Ultimately, I don’t know the answer, or even what the right thing to do is. But I do believe that criticism doesn’t have to lead to co-optation, and that it’s possible for white people to grapple with, learn from, and talk about black art in a way that neither diminishes that art nor casts the writer as some sort of heroic proponent of it. Here’s hoping, at least.

Jerkins writes movingly about what it feels like to be black when white is the “default,” and details how she spent much of her childhood viewing her whiteness relative to other black girls as a mark of superiority. She talks about how her skin – she describes it as the color of a paper bag – allowed her to “pass” to a degree other black girls couldn’t. Her life growing up was all a matter of relativity – she measured her whiteness relative to her childhood bully, Jamirah, a black girl who made no concessions to conform to white culture, and her blackness relative to the white girls on the cheerleading team she desperately vied for position on.
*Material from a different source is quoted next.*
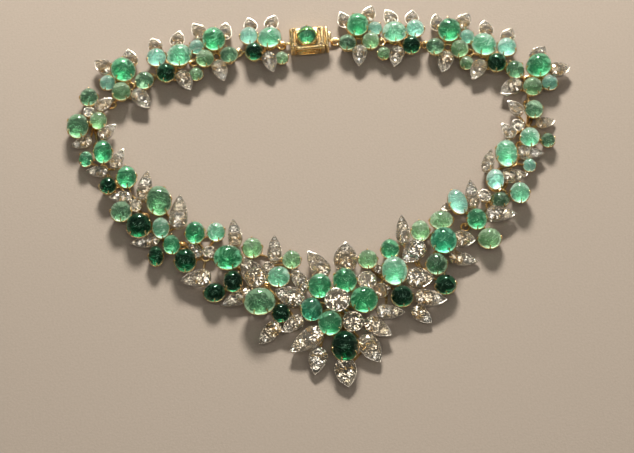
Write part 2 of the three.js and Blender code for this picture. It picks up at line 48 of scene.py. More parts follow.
# ------------------------------------------------------------------ placements, as in the CAD source
# gems: x, y, width, length, turn, level, tone. leaves: x, y, length, width, direction, level. rounds: x, y, diameter, level.
FRONT = {
    "centre": {
        "at": (0.4, -26.4),
        "gems": [(-4.8, -21.4, 7.3, 7.9, 0, 2, 'm'), (3.0, -20.2, 7.3, 7.9, 0, 2, 'm'), (-7.9, -28.5, 6.7, 7.5, 0, 1, 'k'), (-2.8, -34.1, 7.2, 7.8, 0, 2, 'm'), (8.2, -27.2, 8.5, 8.2, 0, 2, 'm'), (1.0, -41.6, 8.2, 9.6, 0, 1, 'dd')],
        "leaves": [(-10.6, -38.6, 12.1, 6.6, -150, 1), (-7.6, -45.0, 8.9, 5.7, -105, 0), (0.6, -49.7, 9.4, 6.9, -85, 0), (8.9, -42.6, 10.2, 6.6, -62, 0), (11.7, -36.2, 9.6, 5.7, -34, 1), (4.0, -11.5, 10.4, 7.4, 83, 1), (-4.9, -13.0, 10.6, 5.8, 120, 1)],
        "rounds": [(-0.0, -27.1, 7.3, 3), (4.2, -33.4, 6.3, 1)],
    },
    "left_1": {
        "at": (-16.5, -23.8),
        "gems": [(-17.0, -16.6, 7.0, 6.6, 0, 1, 'l'), (-23.4, -25.1, 9.7, 8.5, 0, 2, 'd'), (-17.2, -28.5, 5.5, 5.9, 0, 0, 'dd')],
        "leaves": [(-10.7, -18.1, 8.9, 4.9, 121, 1), (-14.3, -23.3, 10.1, 6.6, 151, 1), (-14.3, -32.9, 8.1, 4.8, -150, 1), (-21.4, -34.7, 9.1, 5.4, -139, 0)],
        "rounds": [],
    },
    "left_2": {
        "at": (-25.8, -12.5),
        "gems": [(-12.6, -11.1, 5.8, 5.9, 0, 1, 'y'), (-24.3, -6.0, 6.2, 6.6, 0, 1, 'y'), (-32.0, -9.3, 8.9, 7.9, 0, 2, 'm'), (-31.0, -17.0, 5.8, 6.9, 0, 1, 'dd'), (-36.9, -19.8, 6.7, 5.9, 0, 0, 'dd')],
        "leaves": [(-17.5, -6.7, 9.4, 4.6, 86, 1), (-25.1, -14.0, 11.7, 7.0, 116, 1), (-30.6, -22.1, 10.6, 5.2, -161, 0)],
        "rounds": [(-19.8, -12.2, 2.8, 0)],
    },
    "left_3": {
        "at": (-38.8, -6.4),
        "gems": [(-35.1, 0.5, 5.6, 6.0, 0, 1, 'l'), (-41.6, 0.8, 6.2, 7.3, 0, 1, 'm'), (-45.1, -8.6, 6.8, 7.6, 0, 1, 'dd')],
        "leaves": [(-29.4, -0.0, 9.6, 4.6, 92, 1), (-42.4, -14.7, 9.8, 5.8, -179, 1), (-42.2, -4.1, 6.9, 3.7, 120, 0)],
        "rounds": [(-37.5, -5.5, 3.7, 0)],
    },
    "left_4": {
        "at": (-52.8, 3.0),
        "gems": [(-52.0, 3.4, 5.3, 7.0, 0, 1, 'l'), (-49.0, -2.7, 5.2, 6.3, 0, 1, 'm'), (-58.8, 4.8, 7.8, 8.0, 0, 1, 'dd'), (-54.1, -5.7, 4.6, 6.7, 0, 0, 'dd'), (-52.1, 12.3, 7.8, 10.1, 0, 2, 'd')],
        "leaves": [(-46.1, 8.9, 12.1, 5.9, 84, 1), (-57.3, 0.0, 9.4, 4.7, -179, 0)],
        "rounds": [],
    },
    "left_5": {
        "at": (-61.1, 16.0),
        "gems": [(-64.1, 10.2, 6.6, 6.7, 0, 1, 'd'), (-61.8, 22.4, 6.3, 7.5, 0, 1, 'm'), (-67.8, 19.8, 5.3, 5.4, 0, 1, 'dd')],
        "leaves": [(-56.1, 19.1, 10.9, 5.0, 79, 1), (-64.2, 15.7, 7.6, 4.1, 172, 1)],
        "rounds": [(-59.5, 12.7, 3.8, 0)],
    },
    "left_6": {
        "at": (-69.3, 27.7),
        "gems": [(-68.8, 32.2, 6.0, 7.9, 0, 1, 'm'), (-74.4, 30.6, 4.5, 5.1, 0, 0, 'm')],
        "leaves": [(-64.1, 29.4, 7.5, 4.1, 64, 1), (-71.3, 26.3, 7.5, 4.1, 166, 0)],
        "rounds": [],
    },
    "left_7": {
        "at": (-71.7, 44.8),
        "gems": [(-76.5, 42.3, 7.1, 8.3, 0, 1, 'd'), (-69.9, 43.8, 5.5, 5.9, 0, 1, 'y'), (-72.6, 52.8, 5.8, 5.9, 0, 1, 'd')],
        "leaves": [(-67.0, 39.8, 7.1, 4.2, 39, 1), (-75.8, 37.0, 7.2, 4.2, -171, 0), (-67.6, 50.0, 6.9, 4.2, 33, 1)],
        "rounds": [(-72.8, 47.6, 3.2, 1)],
    },
    "right_1": {
        "at": (15.8, -19.8),
        "gems": [(10.7, -13.0, 6.1, 6.0, 0, 1, 'y'), (17.9, -10.1, 5.8, 6.3, 0, 1, 'm'), (18.4, -18.3, 7.9, 9.2, 0, 2, 'l'), (19.9, -26.5, 6.7, 6.9, 0, 1, 'dd')],
        "leaves": [(14.1, -23.1, 6.6, 5.2, 17, 0), (16.0, -31.2, 8.8, 4.9, -3, 1)],
        "rounds": [(9.8, -19.9, 5.5, 1), (14.0, -15.9, 2.8, 0)],
    },
    "right_2": {
        "at": (27.6, -17.5),
        "gems": [(31.6, -16.5, 6.7, 6.9, 0, 1, 'd'), (33.6, -23.2, 6.7, 6.3, 0, 0, 'dd')],
        "leaves": [(22.5, -3.4, 10.2, 4.6, 87, 1), (24.8, -11.7, 9.3, 6.5, -140, 1), (26.1, -20.5, 9.2, 6.9, -5, 1), (28.8, -27.7, 10.1, 5.8, -9, 1), (25.5, -32.6, 7.8, 4.9, -45, 0)],
        "rounds": [],
    },
    "right_3": {
        "at": (37.7, -5.9),
        "gems": [(27.9, -4.6, 5.9, 6.7, 0, 1, 'y'), (34.8, -1.4, 7.5, 6.0, 0, 1, 'y'), (34.6, -9.2, 8.3, 8.3, 0, 2, 'k')],
        "leaves": [(41.3, -8.3, 7.5, 5.6, -7, 1), (40.5, -14.7, 9.6, 4.9, -11, 0)],
        "rounds": [],
    },
    "right_4": {
        "at": (46.9, 0.0),
        "gems": [(40.5, 3.9, 5.6, 8.7, 20, 2, 't'), (45.8, -2.0, 6.2, 7.0, 0, 1, 'm'), (49.0, -8.6, 7.4, 6.7, 0, 0, 'y')],
        "leaves": [(37.3, 4.0, 4.4, 3.1, -177, 0), (53.8, -0.5, 9.7, 5.3, -2, 1), (45.4, 7.3, 10.1, 4.7, 90, 1)],
        "rounds": [],
    },
    "right_5": {
        "at": (55.4, 8.1),
        "gems": [(54.0, 4.7, 6.0, 4.7, 0, 0, 'd'), (53.2, 10.9, 5.7, 6.8, 0, 2, 't'), (60.4, 6.1, 6.3, 6.8, 0, 1, 'l')],
        "leaves": [(60.0, 12.8, 8.7, 4.7, 3, 1)],
        "rounds": [(49.4, 6.3, 3.8, 1)],
    },
    "right_6": {
        "at": (60.2, 18.8),
        "gems": [(57.9, 19.9, 7.0, 9.2, 0, 2, 'l'), (64.9, 16.2, 4.1, 4.4, 0, 0, 't')],
        "leaves": [(52.2, 18.6, 8.7, 4.1, 72, 1), (66.0, 20.4, 8.9, 4.5, -7, 1)],
        "rounds": [],
    },
    "right_7": {
        "at": (66.5, 30.8),
        "gems": [(66.2, 25.8, 6.4, 6.5, 0, 1, 'l'), (72.0, 24.8, 4.5, 4.8, 0, 0, 'd'), (69.0, 36.0, 5.8, 6.2, 0, 1, 'd')],
        "leaves": [(59.6, 28.9, 6.6, 4.2, 117, 1), (72.4, 31.8, 6.9, 4.2, 12, 0), (63.1, 37.3, 6.5, 4.2, 125, 1)],
        "rounds": [(63.2, 30.8, 3.8, 1)],
    },
}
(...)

In Jerkins’ finely observed world, every life experience is informed by her blackness – shopping at a bodega, standing at a subway platform, dating in college, even picking a neighborhood to live in. She writes beautifully about her life in Harlem – her observations about being both black and a gentrifier, her experience of, for the first time in her life, being black in a predominantly black place. As she writes:

I had always used white behavior as a reference point. I did not know how to live in a black space. I did not know where to start, or who could teach me. I was trying to learn behavior that should have been instinctive, behavior that I had been conditioned to see as outside the norm. Now in Harlem, this behavior was spread across my world like jam on toast. It was forcing me to tear myself apart, a persona that had been forged in my New Jersey upbringing and on trips abroad, and be free. But I pathologized that freedom.
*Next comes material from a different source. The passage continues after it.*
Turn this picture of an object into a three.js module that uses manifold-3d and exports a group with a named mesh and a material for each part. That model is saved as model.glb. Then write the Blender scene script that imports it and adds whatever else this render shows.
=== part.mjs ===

Throughout This Will Be My Undoing, Jerkins contrasts that own pathologizing behavior against the behavior of white people with respect to others’ blackness. She’s critical of white people who claim not to see color or who are guilty of exoticizing black culture:

White people think it’s a compliment when they do not “see” you as a black person. White people are the only ones who purport to advance equality through the erasure or rejection of marginalized people’s identities, which signals to me that they have fooled themselves into believing that they are ‘unraced.’

She then cites bell hooks’ writing about how “...ethnicity becomes spice, seasoning that can liven up the dull dish that is mainstream white culture.”
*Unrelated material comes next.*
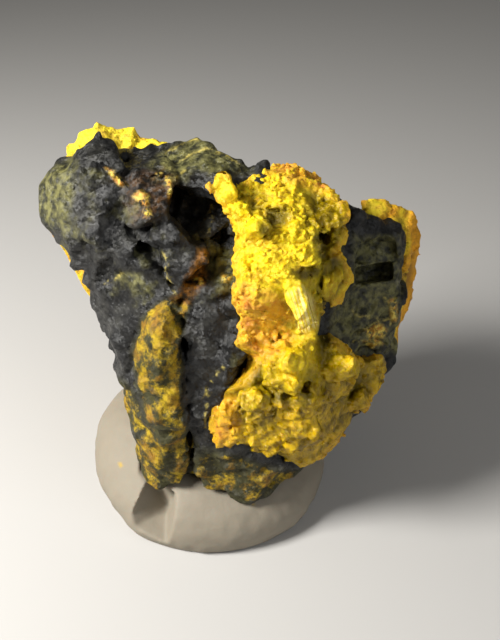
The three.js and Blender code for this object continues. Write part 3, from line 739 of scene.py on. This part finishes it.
def crystal(root, tip, width, thickness, roll=0.0, taper=0.7):
    """A flat-sided prism from its root to its blunt tip: its form, its middle and its reach."""
    root, tip = np.array(root, float), np.array(tip, float)
    length = np.linalg.norm(tip - root)
    along = (tip - root) / length
    spare = np.array([0, 0, 1.0]) if abs(along[2]) < 0.9 else np.array([1.0, 0, 0])
    side = np.cross(along, spare)
    side /= np.linalg.norm(side)
    back = np.cross(along, side)
    lean = (1 - taper) * width / 2 / length
    outs, reaches = [along, -along], [along @ tip, -along @ root]
    for turn in range(6):
        angle = roll + turn * math.pi / 3
        radius = math.hypot(width / 2 * math.cos(angle - roll), thickness / 2 * math.sin(angle - roll))
        out = math.cos(angle) * side + math.sin(angle) * back + lean * along
        size = np.linalg.norm(out)
        outs.append(out / size)
        reaches.append((out @ root + SIDE_DRAW * radius) / size)
    for sign in (-1, 1):
        out = along + sign * TIP_SLANT * side
        size = np.linalg.norm(out)
        outs.append(out / size)
        reaches.append((out @ tip + TIP_CUT * width) / size)
    outs, reaches = np.array(outs), np.array(reaches)
    return (
        lambda points: (points @ outs.T - reaches).max(axis=1),
        (root + tip) / 2,
        length / 2 + max(width, thickness),
    )


def small_crystals(count):
    """Crystals at random on the mass, leaning out of it, larger towards the foot."""
    seeds, _ = Grid(mass_in_edge, crystal_relief, "soddyite_crystals", SEED_PITCH).skin()
    seeds = seeds[plain_rock(seeds) > -BURIED]
    seeds = seeds[random.random(len(seeds)) < 0.25 + 0.75 * sugary(seeds)]
    bare = (*SHADED_HOLLOWS, *AMBER_CRYSTALS, PALE_BLADE)
    seeds = seeds[outlined(picture(seeds), bare, 6) < 0.5]
    seeds = seeds[random.permutation(len(seeds))[:count]]
    step = 0.05 * np.eye(3)
    slopes = np.stack([plain_mass(seeds + way) - plain_mass(seeds - way) for way in step], axis=1)
    slopes /= np.linalg.norm(slopes, axis=1)[:, None]
    inside = outline_depth(picture(seeds), CRYSTAL_EDGE) * PIXEL - 0.3
    for seed, slope, inner in zip(seeds, slopes, inside):
        low = np.clip((LOW_START - seed[2]) / 6, 0, 1) * np.clip(inner, 0, 1)
        width = random.uniform(0.16, 0.36) + 1.1 * low * random.random() ** 2
        length = width * random.uniform(1.1, 1.6)
        way = slope + (0.75 - 0.35 * low) * random.normal(size=3)
        way /= np.linalg.norm(way)
        thickness = width * random.uniform(0.5, 0.9)
        rise = 0.3 - 0.15 * low
        root = seed - (1 - rise) * length * way
        yield crystal(root, seed + rise * length * way, width, thickness, random.random() * 6)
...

The lesson here is that white people’s privilege allows them to play with black identity – denying it when it suits them, fetishizing it when it’s fun – without consequence. And I certainly learned something here. I think back with regret on a childhood I spent describing a certain shade of crayon as “skin color,” or the time when I perceived my galaxy of multi-racial friends as lending my life a patina of liberal eclecticism. Even recently, I caught myself describing my own heritage as “boring, just European.” I was trying to be self-effacing, but I immediately knew better – I was guilty of framing my own background as neutral or default. I’ve been that woman who offends, even unknowingly. Now, I feel equipped to do and be better.